Caminito salta al 1939 e la storia con la maiuscola e con la minuscola lascia il segno: «Ricciardi si trova a vivere il ruolo istituzionale in un contesto più duro e complesso, ulteriormente complicato dalla consapevolezza di avere nei legami affettivi una responsabilità che non è più solo per sé stesso. Se prima agiva come disinteressato alla propria vita, ora ha un istinto di autoconservazione rafforzato. Dal canto suo, il dottor Modo, avendo preso coscienza del fatto che il regime è diventato più aspro e violento (pur conservando idee fieramente antifasciste, ndr) si è fatto più guardingo, sospettoso». Vien da chiedersi se ci sia relazione tra l’evoluzione dei personaggi e quella di chi li racconta: «Non direi, può cambiare la sensibilità dell’autore verso i personaggi, non le loro storie».


Intanto Ricciardi vive una seconda vita televisiva, arrivata alla terza serie conclusa con Il pianto dell’alba, il 24 novembre 2025 su Rai Uno: «Vivo la versione tv come una traduzione: le storie sono le stesse, tratte dai romanzi, ma l’esercizio dell’autonomia creativa di attori, registi, fotografia, ha un margine ampio, provoca variazioni, davanti alle quali lo scrittore deve fare un passo indietro e porsi correttamente da spettatore. Nei cambiamenti ci saranno cose che mi piacciono di più, altre di meno, ma io rispondo solo della parte creativa originaria. L’esercizio dell’immaginazione del lettore è più ampio rispetto a quello dello spettatore: leggere è un’attività, assistere a una produzione su schermo una passività. Sono grato alla televisione, avvicina tante persone ai miei personaggi, ma resto felicemente un romanziere. Anche quando scrivo un soggetto soltanto per la Tv come in Resta con me, funziona così».

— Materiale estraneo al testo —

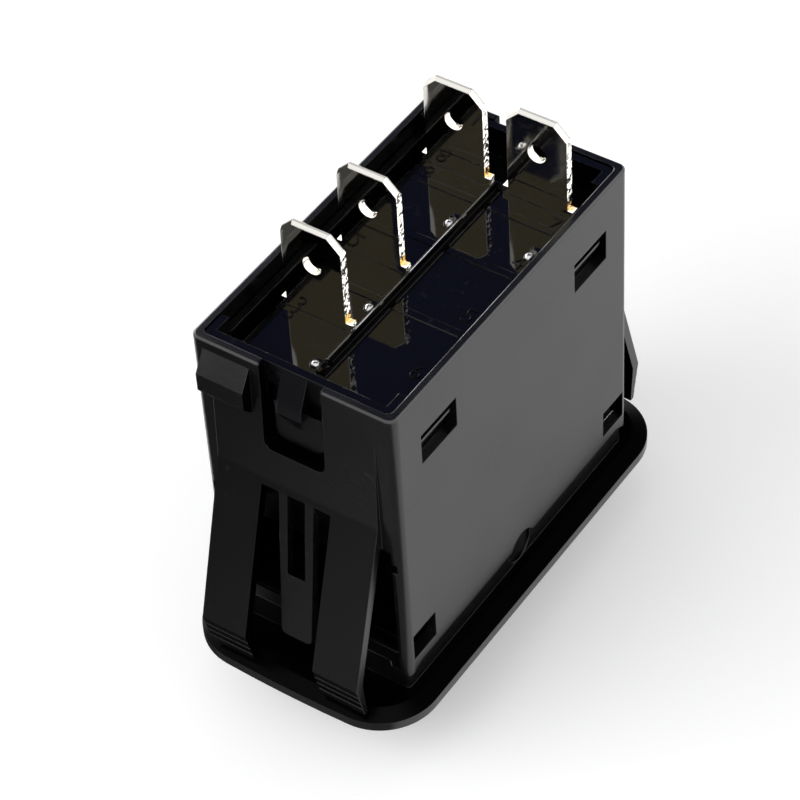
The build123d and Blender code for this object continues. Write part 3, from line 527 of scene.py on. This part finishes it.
def plain_metal(name, colour, roughness, stain):
    """Bare stamped metal with a light stain and rounded edges."""
    material, tree, shader = blank_material(name)
    place = tree.nodes.new("ShaderNodeTexCoord").outputs["Object"]
    edge = add_node(tree, "ShaderNodeGroup", node_tree=shared_groups()[0])
    edge.inputs["Radius"].default_value = 0.00006
    patches = add_node(tree, "ShaderNodeTexNoise", {"Vector": place, "Scale": 500.0, "Detail": 4.0})
    shade = ramp_node(tree, patches.outputs["Fac"], 0.4, 0.7)
    tree.links.new(mix_colour(tree, shade, rgba(colour), rgba(stain)), shader.inputs["Base Color"])
    rough = add_node(
        tree, "ShaderNodeMapRange",
        {"Value": patches.outputs["Fac"], "From Min": 0.3, "From Max": 0.8, "To Min": roughness,
         "To Max": roughness + 0.12},
    )
    tree.links.new(rough.outputs[0], shader.inputs["Roughness"])
    tree.links.new(edge.outputs["Normal"], shader.inputs["Normal"])
    shader.inputs["Metallic"].default_value = 1.0
    return material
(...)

Sul futuro dell’ombroso commissario che piace alle signore non sono ammesse indiscrezioni. «Ma è vero che Ricciardi intriga le donne cui piace il “male dentro”, credo che Livia pensi ancora a lui e che Bianca non abbia ancora accantonato l’idea. Lascio sempre i miei personaggi liberi di evolvere e vivere la loro vita. Anche Marta riserverà sorprese, un giorno...».